Lila meets the man who shot Mitchel, her husband, and asks why he killed Tom and Lou instead of only killing Mitchel as planned. Showing no remorse, he blames her for the circumstances because Mitchel didn't leave the bar as she said he would. The man then tells her she should be celebrating because Mitchel has been killed as she wanted. He asks about his payment, and Lila tells him she will have it by the end of the week after she meets with Mitchel's lawyer. Lila tells the man she wanted Mitchel dead because he'd been unfaithful. Upon visiting Mitchel's lawyer, Lila learns that Mitchel was bankrupt, had lied about his life-insurance policies, and was being sued by former business partners. The bank now owns her home and there is no money. Mitchel's killer later approaches Sam at the motel and introduces himself as Elwood. He extends his stay at the motel and begins giving Sam praise as a famous bull rider. He tells Sam that his father was a huge fan of Sam and would have loved to meet him but he's now deceased. Sam befriends Elwood, and they go to a local diner where Sam talks about his health and why he shakes. Sam seems puzzled when Elwood tells him about his mother's death and how his father was absent due to incarceration. Elwood says his father died in a prison riot in 1996 and shows a strong disdain for him. Elwood asks Sam if he has a girlfriend, and Sam admits he does. When Lila enters the diner after riding with Bernadette to get milkshakes, Sam calls her over to the table and introduces her to Elwood. Taken aback, she pretends not to know Elwood before quickly leaving. Later that night, on the way home from Bernadette's house, Lila is followed by Elwood but is able to evade him.

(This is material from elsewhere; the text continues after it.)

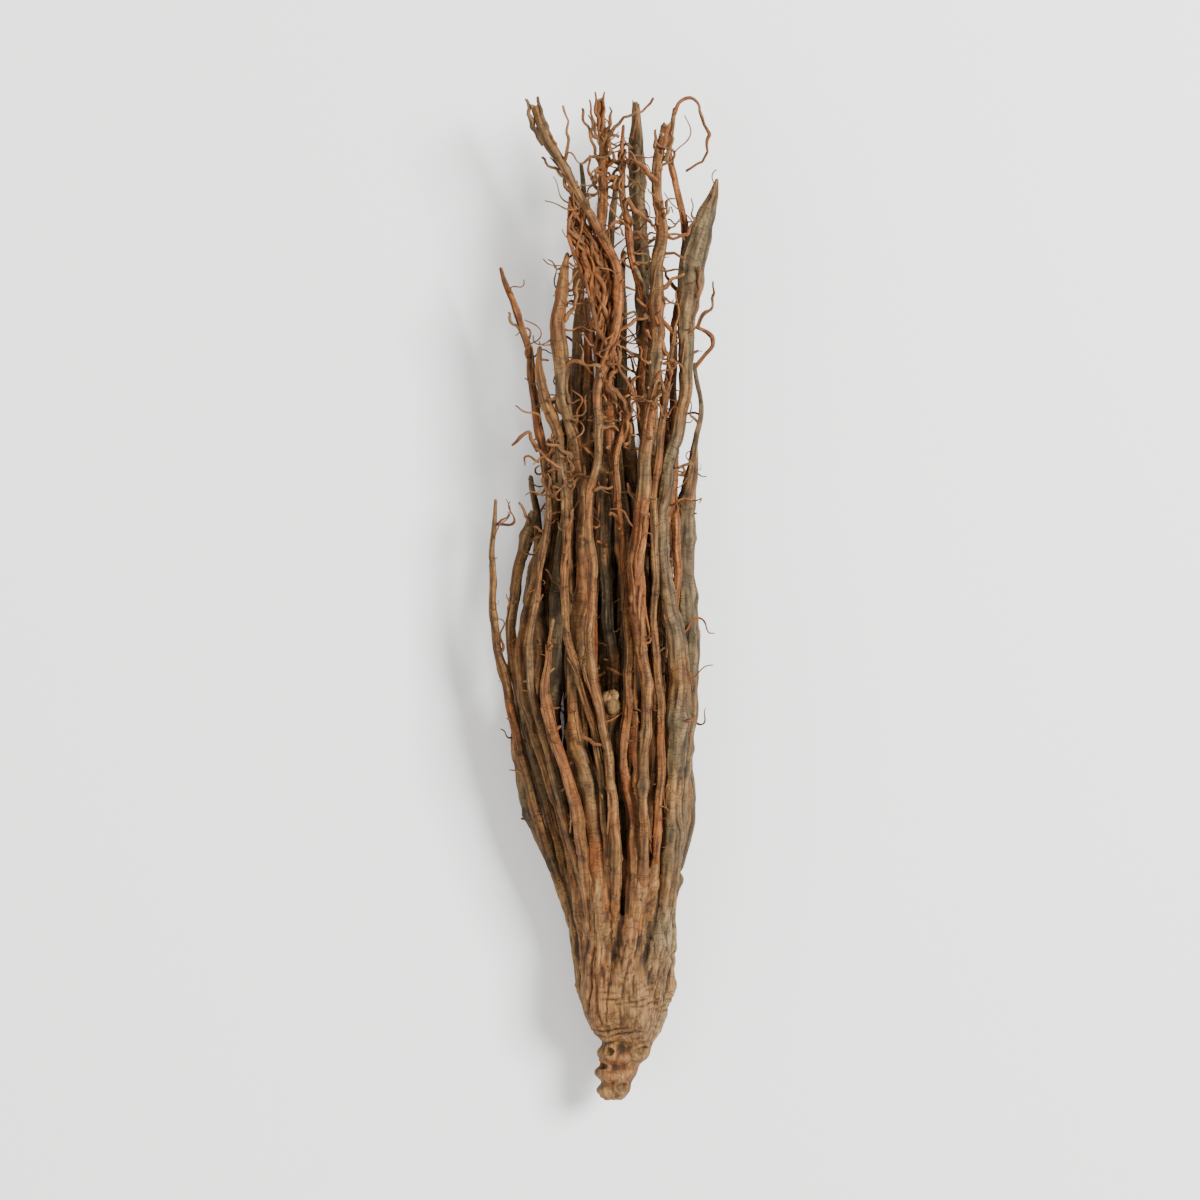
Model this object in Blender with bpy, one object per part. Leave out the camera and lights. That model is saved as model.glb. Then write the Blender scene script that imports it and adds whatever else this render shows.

After a phone call with his mother, Elwood becomes enraged and instigates a fight with two men. After calling Lila and leaving her a threatening voicemail, he violently beats the two men before leaving. Later that night, Lila receives the threatening voicemail and tries to run away from home, but is attacked by Elwood. He demands payment, and again she tells him she can get the money. Satisfied, he leaves and meets with Paul to enlist his services to which Paul agrees. Sam leaves Maggie's basketball game to spend the night with Bernadette. Once Sam has left her home, Elwood and Paul approach the house while she is in the bathtub. Hearing a noise, Bernadette goes to investigate and is chased by Paul while Elwood breaks into a wall safe. She stabs and kills Paul and is chased by Elwood. He subdues and almost shoots Bernadette, but stops when he notices Sam's hat on the counter. Elwood takes the money from the safe and leaves.

Upon returning to the motel, Sam finds a tenant complaining about the noise in room 128. Sam knocks on the door and assaults the guest and drags him out of the room. However, because of his injury, he's unable to fight and defend himself. Sam is easily overpowered and left lying in the rain. Sam drives to Bernadette's home when she didn't pick up his call and learns about the break-in. Elwood, injured in the struggle with Bernadette, tries sneaking out the next morning but is stopped by Sam who merely wants to say goodbye and help. However, Sam notices that Elwood is bleeding and realizes he is the one who robbed Bernadette. Elwood chases Sam into an occupied motel room, shoots and kills a guest in the process. Elwood searches the room but finds that Sam has escaped through the bathroom window. Sam then runs to the motel office to grab his grandfather's rifle and tells Elwood to stay until the police arrive. Elwood refuses, claiming that they are "square", a reference to him letting Bernadette live. Elwood attempts to get in his car to flee, but Sam shoots him in the back and kills him. The police find Lila's name and phone number written on a piece of paper in Elwood's room. She is arrested and the final images are of Bernadette trimming Sam's hair and Sam riding a bull in a competition.

==Reception==
 Metacritic, which uses a weighted average, assigned the film a score of 72 out of 100, based on 13 critics, indicating "generally favorable" reviews.

==Release==
The film premiered at the Tribeca Film Festival on April 21, 2017. On May 9, 2017, IFC Films acquired distribution rights to the film. The film was released on November 17, 2017, by IFC Films. For directing, Dagg was nominated for the Directors Guild of Canada's DGC Discovery Award.